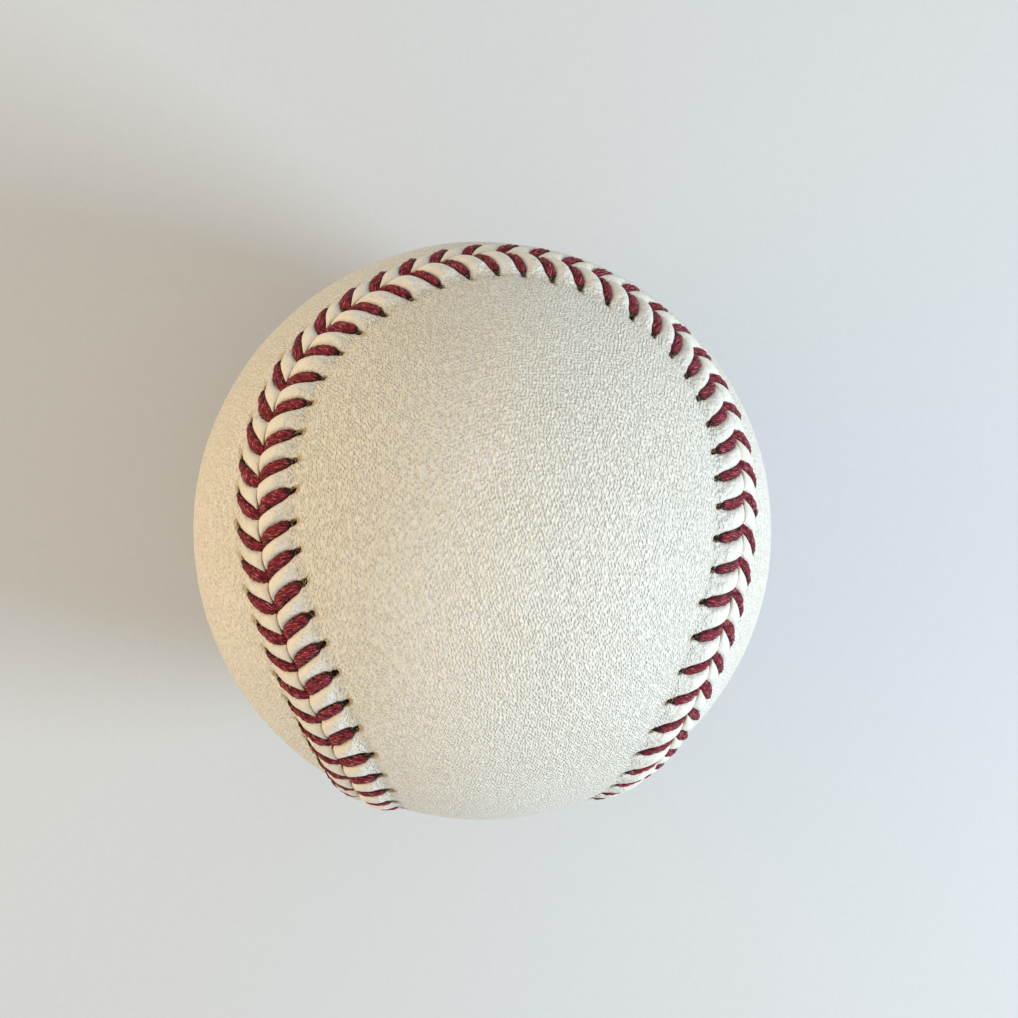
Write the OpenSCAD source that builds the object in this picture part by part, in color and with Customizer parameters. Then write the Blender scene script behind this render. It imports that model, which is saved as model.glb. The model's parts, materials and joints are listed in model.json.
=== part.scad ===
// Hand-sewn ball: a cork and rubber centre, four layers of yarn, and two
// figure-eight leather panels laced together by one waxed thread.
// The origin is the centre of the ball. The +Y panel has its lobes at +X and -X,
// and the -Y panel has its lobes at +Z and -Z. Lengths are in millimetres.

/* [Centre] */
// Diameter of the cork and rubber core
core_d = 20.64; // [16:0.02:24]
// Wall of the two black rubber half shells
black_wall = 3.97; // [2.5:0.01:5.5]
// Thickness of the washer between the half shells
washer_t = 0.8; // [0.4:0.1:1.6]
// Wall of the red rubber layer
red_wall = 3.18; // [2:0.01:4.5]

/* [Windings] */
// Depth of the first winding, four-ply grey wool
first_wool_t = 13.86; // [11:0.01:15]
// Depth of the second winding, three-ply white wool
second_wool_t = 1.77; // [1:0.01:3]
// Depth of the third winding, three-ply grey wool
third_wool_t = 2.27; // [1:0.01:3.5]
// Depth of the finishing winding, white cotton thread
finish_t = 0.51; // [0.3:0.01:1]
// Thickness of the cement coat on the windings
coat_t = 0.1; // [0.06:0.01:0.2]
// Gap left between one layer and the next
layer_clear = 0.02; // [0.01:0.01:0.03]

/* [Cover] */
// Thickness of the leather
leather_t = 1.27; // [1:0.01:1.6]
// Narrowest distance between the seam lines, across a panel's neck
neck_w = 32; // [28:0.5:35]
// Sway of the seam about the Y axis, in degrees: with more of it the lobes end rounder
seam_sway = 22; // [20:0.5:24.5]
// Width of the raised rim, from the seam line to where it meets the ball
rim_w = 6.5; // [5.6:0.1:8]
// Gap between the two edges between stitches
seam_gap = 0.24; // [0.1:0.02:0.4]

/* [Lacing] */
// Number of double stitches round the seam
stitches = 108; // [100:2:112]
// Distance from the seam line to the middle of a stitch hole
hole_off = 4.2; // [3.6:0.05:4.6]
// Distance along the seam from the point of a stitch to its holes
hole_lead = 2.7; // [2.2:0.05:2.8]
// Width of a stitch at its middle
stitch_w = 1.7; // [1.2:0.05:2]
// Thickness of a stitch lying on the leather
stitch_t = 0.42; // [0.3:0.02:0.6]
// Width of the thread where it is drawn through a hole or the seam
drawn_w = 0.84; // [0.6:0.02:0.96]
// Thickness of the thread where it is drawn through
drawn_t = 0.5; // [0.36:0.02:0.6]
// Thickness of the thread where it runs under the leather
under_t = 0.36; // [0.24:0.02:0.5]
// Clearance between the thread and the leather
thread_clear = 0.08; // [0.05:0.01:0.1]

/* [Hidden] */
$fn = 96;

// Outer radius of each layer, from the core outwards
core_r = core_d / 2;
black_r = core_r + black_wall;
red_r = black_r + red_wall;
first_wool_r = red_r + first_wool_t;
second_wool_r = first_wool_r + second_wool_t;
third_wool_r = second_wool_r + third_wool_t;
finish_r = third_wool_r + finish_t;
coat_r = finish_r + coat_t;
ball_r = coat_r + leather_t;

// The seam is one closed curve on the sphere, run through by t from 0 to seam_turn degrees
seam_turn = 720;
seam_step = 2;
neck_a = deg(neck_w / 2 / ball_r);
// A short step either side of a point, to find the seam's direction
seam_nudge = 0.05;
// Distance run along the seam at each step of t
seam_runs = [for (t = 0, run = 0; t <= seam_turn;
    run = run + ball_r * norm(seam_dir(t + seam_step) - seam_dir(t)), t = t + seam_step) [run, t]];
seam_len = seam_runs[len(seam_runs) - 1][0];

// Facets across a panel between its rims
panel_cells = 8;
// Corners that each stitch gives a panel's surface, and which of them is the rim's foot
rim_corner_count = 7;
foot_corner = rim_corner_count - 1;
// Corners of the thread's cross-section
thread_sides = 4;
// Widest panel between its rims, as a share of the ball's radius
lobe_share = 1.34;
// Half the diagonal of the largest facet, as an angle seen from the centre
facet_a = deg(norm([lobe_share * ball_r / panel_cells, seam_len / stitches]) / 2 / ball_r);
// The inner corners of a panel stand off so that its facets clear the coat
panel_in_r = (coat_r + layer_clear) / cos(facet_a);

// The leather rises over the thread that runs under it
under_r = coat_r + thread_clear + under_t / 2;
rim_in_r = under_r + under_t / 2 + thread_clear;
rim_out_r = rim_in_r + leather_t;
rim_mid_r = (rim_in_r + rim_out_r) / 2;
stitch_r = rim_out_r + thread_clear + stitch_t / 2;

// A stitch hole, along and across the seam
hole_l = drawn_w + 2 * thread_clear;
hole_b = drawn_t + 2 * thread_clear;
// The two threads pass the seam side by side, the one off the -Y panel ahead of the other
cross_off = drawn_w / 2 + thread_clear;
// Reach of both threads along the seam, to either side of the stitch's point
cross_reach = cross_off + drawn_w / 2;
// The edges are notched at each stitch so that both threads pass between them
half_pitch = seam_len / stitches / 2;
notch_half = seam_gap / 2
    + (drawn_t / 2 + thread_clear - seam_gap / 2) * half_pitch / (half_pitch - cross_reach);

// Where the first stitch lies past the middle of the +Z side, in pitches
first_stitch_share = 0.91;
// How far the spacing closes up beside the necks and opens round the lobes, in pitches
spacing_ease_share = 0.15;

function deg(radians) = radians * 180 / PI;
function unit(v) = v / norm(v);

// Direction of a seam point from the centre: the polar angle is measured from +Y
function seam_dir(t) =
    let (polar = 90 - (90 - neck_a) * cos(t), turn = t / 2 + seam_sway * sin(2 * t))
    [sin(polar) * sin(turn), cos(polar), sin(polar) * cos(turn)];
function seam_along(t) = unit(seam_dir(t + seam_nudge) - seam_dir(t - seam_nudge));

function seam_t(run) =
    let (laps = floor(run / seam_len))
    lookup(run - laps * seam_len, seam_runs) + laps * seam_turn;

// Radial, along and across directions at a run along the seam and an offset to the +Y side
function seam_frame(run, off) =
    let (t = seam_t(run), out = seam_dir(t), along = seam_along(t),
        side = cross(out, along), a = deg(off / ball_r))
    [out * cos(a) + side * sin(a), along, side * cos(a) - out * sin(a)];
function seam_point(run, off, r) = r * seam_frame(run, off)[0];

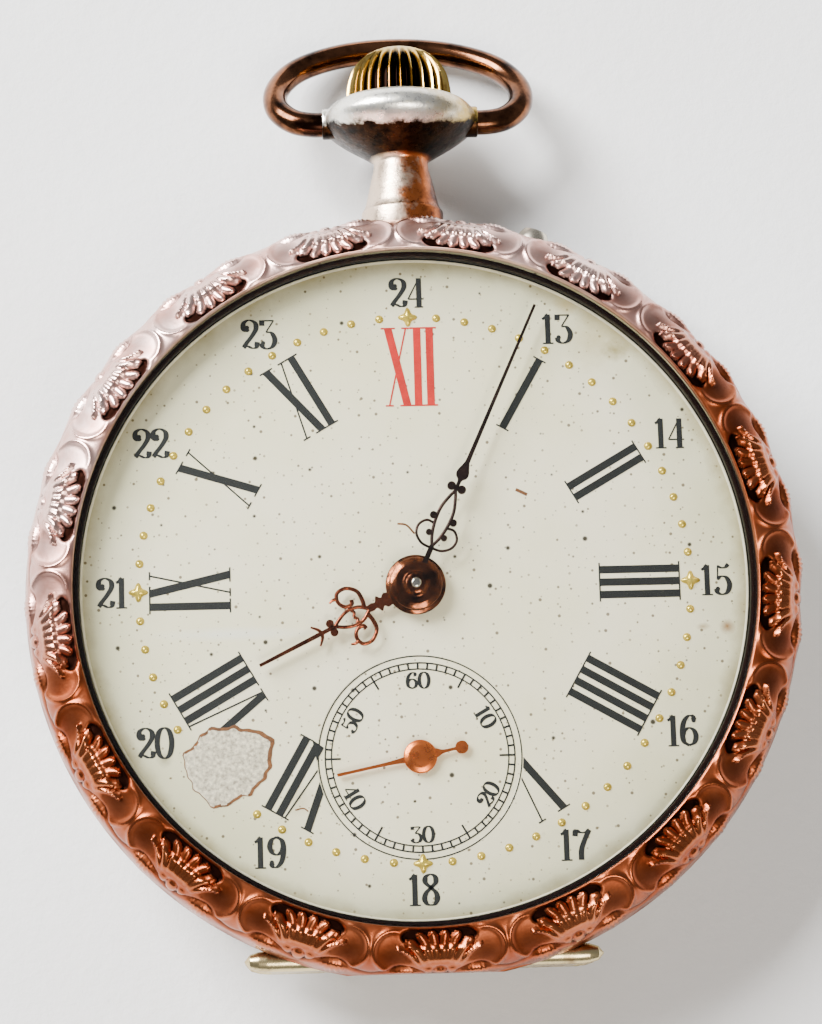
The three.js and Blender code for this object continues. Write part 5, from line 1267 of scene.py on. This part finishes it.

◇ ◇ ◇ ◇ ◇

GIVEN EXERCISE:
Set down exactly the lines that begin the records and continue through the line bearing "seam_gap = 0.24; // [0.1:0.02:0.4]"; include both ends.

TASK RESULT:
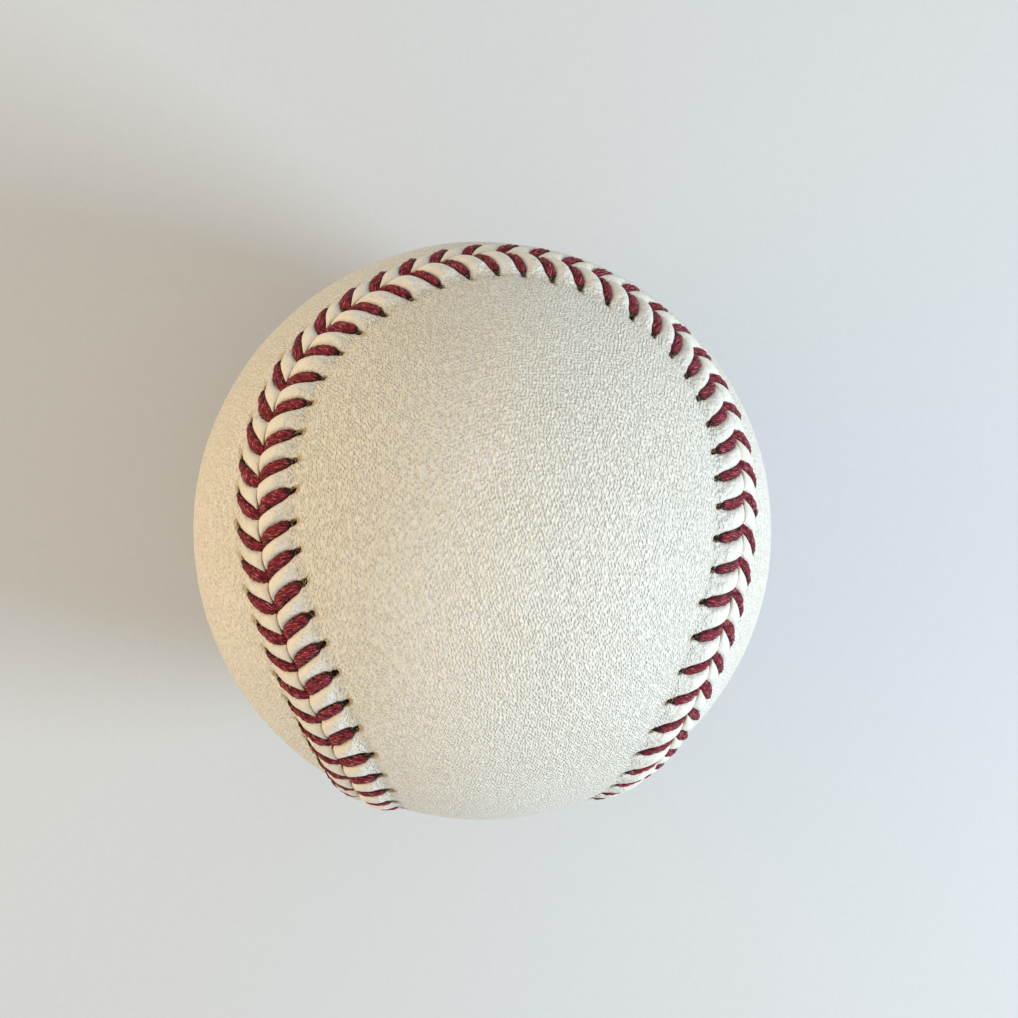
Write the OpenSCAD source that builds the object in this picture part by part, in color and with Customizer parameters. Then write the Blender scene script behind this render. It imports that model, which is saved as model.glb. The model's parts, materials and joints are listed in model.json.
=== part.scad ===
// Hand-sewn ball: a cork and rubber centre, four layers of yarn, and two
// figure-eight leather panels laced together by one waxed thread.
// The origin is the centre of the ball. The +Y panel has its lobes at +X and -X,
// and the -Y panel has its lobes at +Z and -Z. Lengths are in millimetres.

/* [Centre] */
// Diameter of the cork and rubber core
core_d = 20.64; // [16:0.02:24]
// Wall of the two black rubber half shells
black_wall = 3.97; // [2.5:0.01:5.5]
// Thickness of the washer between the half shells
washer_t = 0.8; // [0.4:0.1:1.6]
// Wall of the red rubber layer
red_wall = 3.18; // [2:0.01:4.5]

/* [Windings] */
// Depth of the first winding, four-ply grey wool
first_wool_t = 13.86; // [11:0.01:15]
// Depth of the second winding, three-ply white wool
second_wool_t = 1.77; // [1:0.01:3]
// Depth of the third winding, three-ply grey wool
third_wool_t = 2.27; // [1:0.01:3.5]
// Depth of the finishing winding, white cotton thread
finish_t = 0.51; // [0.3:0.01:1]
// Thickness of the cement coat on the windings
coat_t = 0.1; // [0.06:0.01:0.2]
// Gap left between one layer and the next
layer_clear = 0.02; // [0.01:0.01:0.03]

/* [Cover] */
// Thickness of the leather
leather_t = 1.27; // [1:0.01:1.6]
// Narrowest distance between the seam lines, across a panel's neck
neck_w = 32; // [28:0.5:35]
// Sway of the seam about the Y axis, in degrees: with more of it the lobes end rounder
seam_sway = 22; // [20:0.5:24.5]
// Width of the raised rim, from the seam line to where it meets the ball
rim_w = 6.5; // [5.6:0.1:8]
// Gap between the two edges between stitches
seam_gap = 0.24; // [0.1:0.02:0.4]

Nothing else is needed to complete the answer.